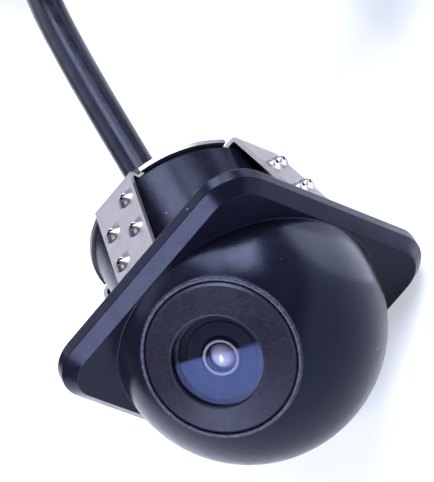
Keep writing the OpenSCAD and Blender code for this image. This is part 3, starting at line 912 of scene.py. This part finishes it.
def make_tie():
    """A strap of hook-and-loop tape round the coil's turns, its end lapped over on top."""
    thick, width, bend = 0.5, 5.0, 1.7
    low_y, high_y, low_z, high_z = 93.5, 104.25, FLOOR_Z + 0.25, -6.25
    loop = rounded([(low_y, low_z, bend), (high_y, low_z, bend), (high_y, high_z, bend),
                    (low_y, high_z, bend)], closed=True, steps=8)
    start = [Vector((low_y + 2.4, high_z))]
    path = start + loop + [Vector((low_y + 2.2, high_z)), Vector((low_y + 3.0, high_z + 0.3)),
                           Vector((low_y + 3.8, high_z + 0.55)), Vector((high_y - 2.3, high_z + 0.53))]
    section = rounded([(-width / 2, -thick / 2, 0.12), (width / 2, -thick / 2, 0.12),
                       (width / 2, thick / 2, 0.12), (-width / 2, thick / 2, 0.12)], closed=True, steps=3)
    rings = []
    for k, p in enumerate(path):
        ahead = (path[min(k + 1, len(path) - 1)] - path[max(k - 1, 0)]).normalized()
        out = Vector((ahead.y, -ahead.x))
        ring = []
        for u, d in section:
            spot = p + out * d
            ring.append(Vector((COIL_CENTRE.x + u, spot.x, spot.y)))
        rings.append(ring)
    ends = [[sum(ring, Vector()) / len(ring)] * len(ring) for ring in (rings[0], rings[-1])]
    dress(piece("coil_strap", loft([ends[0]] + rings + [ends[1]]), nodes=["coil_tie"]), "tie_fabric")


def make_plug_body():
    """The plug's moulding: a ribbed taper, a grip with three grooves, and the neck that the nut turns on."""
    tip_r, wide_r, grip_r, taper_end = 2.1, 3.9, 5.3, 12
    profile = [(0, 0), (tip_r, 0, 0.3)]
    for k in range(5):
        t = 1.8 + 2 * k
        r = tip_r + 1.8 * t / taper_end
        profile += [(r, t, 0.12), (r - 0.45, t + 0.15, 0.12), (r - 0.4, t + 0.75, 0.12),
                    (r + 0.14, t + 0.9, 0.12)]
    profile += [(wide_r, taper_end, 0.2), (grip_r, 12.7, 0.35)]
    for k in range(3):
        t = 15.2 + 2.7 * k
        profile += [(grip_r, t, 0.15), (4.95, t + 0.2, 0.15), (4.95, t + 1.1, 0.15),
                    (grip_r, t + 1.3, 0.15)]
    neck_r, collar_r, bore_r, grip_end, bore_end = 4.4, 4.9, 4.02, 26, 24
    profile += [(grip_r, 25.4, 0.2), (5.0, grip_end, 0.1), (neck_r, grip_end), (neck_r, 29),
                (collar_r, 29, 0.05), (collar_r, 30.2, 0.15), (4.3, 30.8, 0.1), (bore_r, 30.8),
                (bore_r, bore_end), (0, bore_end)]
    shape = turned(rounded(profile), on_plug, 128, False)
    dress(piece("plug_moulding", shape, nodes=["plug_body"]), "plug_plastic")


def make_plug_nut():
    """The coupling nut, with a fluted grip outside and a helical thread inside."""
    steps, flutes, pitch = 240, 30, 0.8
    outer, back, front = 6.45, 26.3, 39
    neck, chamber, mouth = 4.48, 5.05, 5.45
    thread_from, thread_to, thread_out, thread_in = 34.2, front - 0.15, 5.3, 4.95
    # How far in from either end the outside's rounded edge lies, and its radius there.
    edge = ((0, outer - 0.4), (0.12, outer - 0.22), (0.4, outer))
    rings = []

    def ring(h, radius):
        rings.append([on_plug(radius(a) * math.cos(a), radius(a) * math.sin(a), h)
                      for a in (2 * math.pi * k / steps for k in range(steps))])

    def fluted(h):
        depth = 0.32 * smooth((h - back - 1.5) / 0.5) * smooth((front - 1.5 - h) / 0.5)
        return lambda a: outer - depth * (0.5 + 0.5 * math.cos(flutes * a)) ** 1.5

    def threaded(h):
        fade = smooth((thread_to - h) / 0.4)

        def radius(a):
            turn = (h / pitch - a / (2 * math.pi)) % 1
            return thread_out - (thread_out - thread_in) * fade * smooth(1 - abs(2 * turn - 1))
        return radius

    ring(back, lambda a: neck)
    for t, r in edge:
        ring(back + t, lambda a, r=r: r)
    for k in range(1, 30):
        h = back + 0.4 + (front - back - 0.8) * k / 30
        ring(h, fluted(h))
    for t, r in edge[::-1]:
        ring(front - t, lambda a, r=r: r)
    ring(front, lambda a: mouth)
    for k in range(61):
        h = thread_to - (thread_to - thread_from) * k / 60
        ring(h, threaded(h))
    for h, r in ((thread_from, chamber), (28.9, chamber), (28.9, neck)):
        ring(h, lambda a, r=r: r)
    shape = loft(rings, closed=True)
    dress(piece("plug_coupling_nut", shape, body="plug_nut", nodes=["plug_nut"]), "nut_metal")


make_housing()
make_retainer()
make_window()
make_lens_barrel()
make_front_lens()
make_plate()
make_legs()
make_screws()
make_boot()
make_tie()
make_plug_body()
make_plug_nut()
dress(lead, "cable_jacket")
for node, shown in frame["nodes"].items():
    dress(shown, SLOT_OF[node])

# ---------------------------------------------------------------- floor and light

FLOOR_HALF = 1500
WORLD_COLOUR = (0.86, 0.9, 1.1, 1)
WORLD_STRENGTH = 0.15
LIGHT_COLOUR = (0.9, 0.93, 1.12)
WATTS = 4                 # an area light's power for each square metre and unit of radiance

# The key light: how far its top edge is from the window, and that edge's rise and tilt off the
# mirrored line of sight. A second, shorter box hangs above it.
KEY_DISTANCE = 560
KEY_LIFT = 1.0
KEY_ROLL = math.radians(-14.5)
KEY_WIDTH, KEY_HEIGHT, KEY_RADIANCE = 280, 330, 10
UPPER_WIDTH, UPPER_HEIGHT, UPPER_RADIANCE = 300, 120, 14
UPPER_GAP = 15

# The other light boxes, all at one distance: azimuth, elevation and roll in degrees, width, height, radiance.
BOX_DISTANCE = 600
SOFT_BOXES = {
    "low_left": (-50, 7, 0, 330, 150, 6),
    "high_right": (116, 34.5, -29, 400, 211, 15),
    "high_back": (144, 47, -29, 470, 211, 9),
    "back_left": (205, 30, 0, 370, 430, 1.6),
}

# The brightly lit stretch of floor on the flange's +X side: its outline in X and Y, how far it is
# above the floor, and its brightness, which rises along X.
GLOW_OUTLINE = [(13, -2), (19, -4.5), (27, -6), (41, -7), (63, -5.5), (106, 1.5), (174, 20), (500, 125),
                (380, 250), (135, 78), (62, 27.5), (38.5, 13.5), (24, 7.5), (17, 5.5)]
GLOW_LIFT = 0.05
GLOW_FROM, GLOW_OVER = 14, 55
GLOW_DIM, GLOW_BRIGHT = 1.8, 5


def stage_sheet(name, outline, z):
    """A flat sheet that isn't part of the object: outline in millimetres, at height z."""
    mesh = bpy.data.meshes.new(name)
    mesh.from_pydata([(x * MM, y * MM, z * MM) for x, y in outline], [], [tuple(range(len(outline)))])
    sheet = bpy.data.objects.new(name, mesh)
    bpy.context.scene.collection.objects.link(sheet)
    return sheet


def make_floor():
    corners = [(-FLOOR_HALF, -FLOOR_HALF), (FLOOR_HALF, -FLOOR_HALF), (FLOOR_HALF, FLOOR_HALF),
               (-FLOOR_HALF, FLOOR_HALF)]
    floor = stage_sheet("floor", corners, FLOOR_Z)
    paper = Finish("floor_paper", (0.5, 0.51, 0.54), 0.8)
    paper.put("Emission Color", (0.9, 0.94, 1, 1))
    paper.put("Emission Strength", 0.5)
    paper.blend(paper.ramp(paper.noise(40), 0.3, 0.7), (0.48, 0.49, 0.52))
    floor.data.materials.append(paper.material)


def make_table_glow():
    """The brightly lit stretch of floor: seen only in what it lights and in the dome's reflection."""
    glow = stage_sheet("table_glow", GLOW_OUTLINE, FLOOR_Z + GLOW_LIFT)
    glow.visible_camera = glow.visible_shadow = False
    lit = Finish("lit_paper", (0.8, 0.82, 0.87), 0.8)
    lit.put("Emission Color", (0.86, 0.9, 1.0, 1))
    further = lit.rise(Vector((1, 0, 0)), GLOW_FROM, GLOW_OVER)
    lit.wire(lit.ramp(further, 0, 1, GLOW_DIM, GLOW_BRIGHT), lit.shader.inputs["Emission Strength"])
    glow.data.materials.append(lit.material)


def soft_box(name, middle, way, width, height, radiance, roll=0.0, top=False):
    """An area light at a place (mm) that shines back along way.

    With top, the place is the middle of its top edge.
    """
    data = bpy.data.lights.new(name, "AREA")
    data.shape = "RECTANGLE"
    data.size, data.size_y = width * MM, height * MM
    data.energy = radiance * WATTS * width * height * MM * MM
    data.color = LIGHT_COLOUR
    light = bpy.data.objects.new(name, data)
    facing = way.to_track_quat("Z", "Y").to_matrix() @ Matrix.Rotation(roll, 3, "Z")
    if top:
        middle = middle - facing @ Vector((0, height / 2, 0))
    light.location = middle * MM
    light.rotation_mode = "QUATERNION"
    light.rotation_quaternion = facing.to_quaternion()
    light.visible_camera = False
    bpy.context.scene.collection.objects.link(light)


def make_world():
    world = bpy.data.worlds.new("studio")
    bpy.context.scene.world = world
    world.use_nodes = True
    background = world.node_tree.nodes["Background"]
    background.inputs["Color"].default_value = WORLD_COLOUR
    background.inputs["Strength"].default_value = WORLD_STRENGTH
    bpy.context.scene.view_settings.view_transform = "Standard"


def make_key(camera_place):
    """The key light, whose top edge the window mirrors across its middle, and the box above it."""
    window = on_lens(0, 0, WINDOW_TOP)
    sight = (camera_place - window).normalized()
    way = LENS_FORWARD * (2 * sight.dot(LENS_FORWARD)) - sight
    facing = way.to_track_quat("Z", "Y")
    edge = window + way * KEY_DISTANCE + facing @ Vector((0, KEY_LIFT, 0))
    soft_box("key", edge, way, KEY_WIDTH, KEY_HEIGHT, KEY_RADIANCE, roll=KEY_ROLL, top=True)
    rise = Matrix.Rotation(KEY_ROLL, 3, "Z") @ Vector((0, UPPER_GAP + UPPER_HEIGHT, 0))
    soft_box("key_upper", edge + facing @ rise, way, UPPER_WIDTH, UPPER_HEIGHT, UPPER_RADIANCE,
             roll=KEY_ROLL, top=True)


def make_soft_boxes():
    for name, (azimuth, elevation, roll, width, height, radiance) in SOFT_BOXES.items():
        way = toward(math.radians(azimuth), math.radians(elevation))
        soft_box(name, way * BOX_DISTANCE, way, width, height, radiance, roll=math.radians(roll))


make_floor()
make_table_glow()
make_world()
make_key(Vector(camera.location) / MM)
make_soft_boxes()
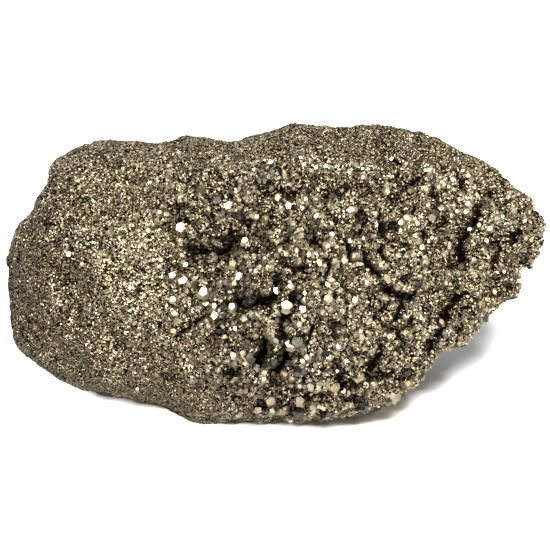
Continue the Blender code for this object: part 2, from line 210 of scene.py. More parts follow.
# Cracks too small for the solid: the same values as its crevices.
CRACKS_MM = (
    (1.0, 3.4, ((3.7, 6.2), (9.0, 9.0), (15.3, 11.8), (24.0, 15.4), (32.3, 18.2), (41.8, 21.1),
                (53.8, 23.2), (64.5, 28.1))),
    (0.9, 2.4, ((33.0, 12.0), (44.0, 15.5), (54.0, 17.5), (62.0, 22.0))),
    (0.9, 2.4, ((55.0, 61.5), (60.5, 63.5), (66.0, 66.5))),
    (0.8, 2.4, ((70.5, 97.5), (73.5, 94.5))),
)

# Ledges above the long cracks: half width, height and the chain of points.
LEDGES_MM = (
    (1.5, 1.8, ((2.0, 9.0), (14.0, 14.6), (31.5, 21.0), (42.0, 24.0), (54.0, 26.2), (64.0, 31.0))),
    (1.3, 1.5, ((32.0, 14.6), (43.5, 18.2), (54.0, 20.2), (62.0, 24.8))),
)

# Humps and dents that the solid leaves out along its outline: x, h, radius and height.
OUTLINE_HUMPS_MM = (
    (102.5, 55.0, 4.5, 3.4), (85.2, 39.5, 8.0, -2.6), (76.9, 114.5, 8.0, -1.8), (-110.0, 68.0, 22.0, 1.1),
    (-92.5, 107.5, 5.0, 2.2), (-99.7, 93.0, 3.0, 1.4), (-94.0, 98.0, 2.6, -0.8), (-105.5, 83.0, 3.4, 1.4),
)

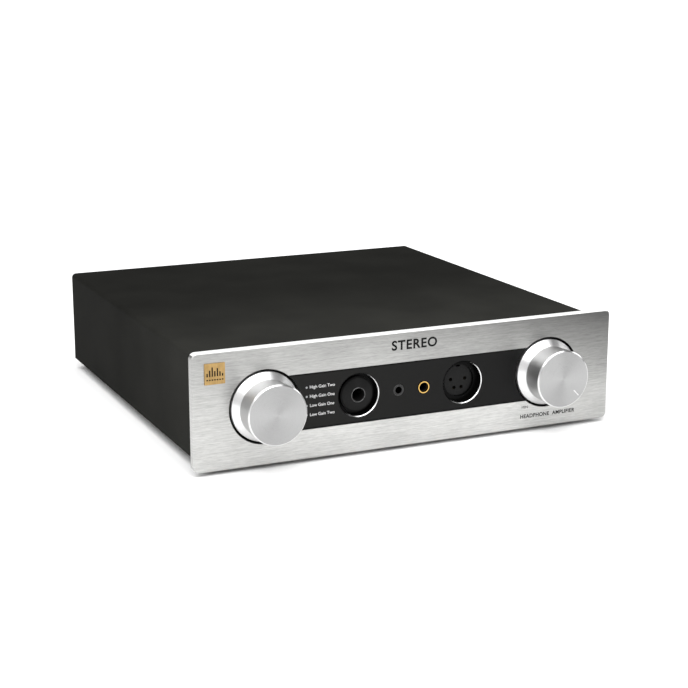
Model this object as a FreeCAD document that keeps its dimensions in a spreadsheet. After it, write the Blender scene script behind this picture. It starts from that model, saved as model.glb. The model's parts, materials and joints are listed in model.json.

The exercise
Set down nothing but the lines from the one with "Continue the Blender" through the end of the records, keeping each line exactly as written and including both ends.

Final result
Continue the Blender code for this object: part 2, from line 210 of scene.py. More parts follow.
# Cracks too small for the solid: the same values as its crevices.
CRACKS_MM = (
    (1.0, 3.4, ((3.7, 6.2), (9.0, 9.0), (15.3, 11.8), (24.0, 15.4), (32.3, 18.2), (41.8, 21.1),
                (53.8, 23.2), (64.5, 28.1))),
    (0.9, 2.4, ((33.0, 12.0), (44.0, 15.5), (54.0, 17.5), (62.0, 22.0))),
    (0.9, 2.4, ((55.0, 61.5), (60.5, 63.5), (66.0, 66.5))),
    (0.8, 2.4, ((70.5, 97.5), (73.5, 94.5))),
)

# Ledges above the long cracks: half width, height and the chain of points.
LEDGES_MM = (
    (1.5, 1.8, ((2.0, 9.0), (14.0, 14.6), (31.5, 21.0), (42.0, 24.0), (54.0, 26.2), (64.0, 31.0))),
    (1.3, 1.5, ((32.0, 14.6), (43.5, 18.2), (54.0, 20.2), (62.0, 24.8))),
)

# Humps and dents that the solid leaves out along its outline: x, h, radius and height.
OUTLINE_HUMPS_MM = (
    (102.5, 55.0, 4.5, 3.4), (85.2, 39.5, 8.0, -2.6), (76.9, 114.5, 8.0, -1.8), (-110.0, 68.0, 22.0, 1.1),
    (-92.5, 107.5, 5.0, 2.2), (-99.7, 93.0, 3.0, 1.4), (-94.0, 98.0, 2.6, -0.8), (-105.5, 83.0, 3.4, 1.4),
)

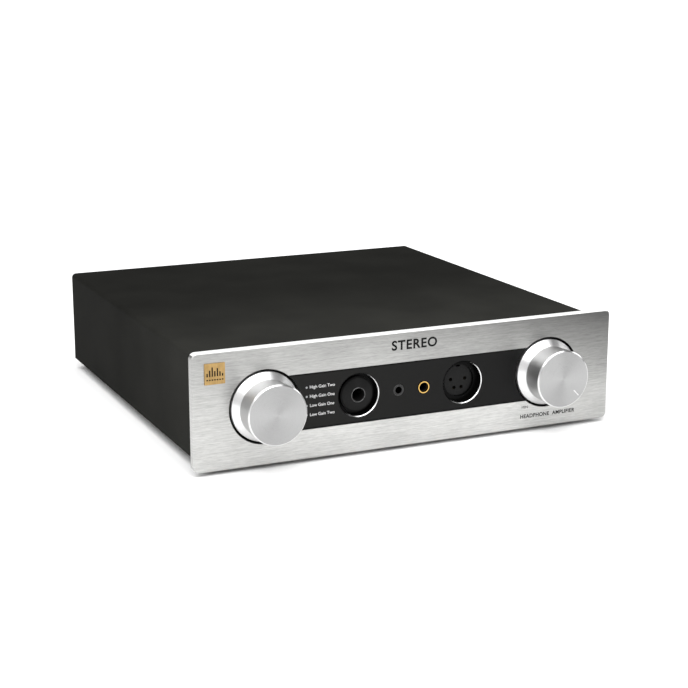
Model this object as a FreeCAD document that keeps its dimensions in a spreadsheet. After it, write the Blender scene script behind this picture. It starts from that model, saved as model.glb. The model's parts, materials and joints are listed in model.json.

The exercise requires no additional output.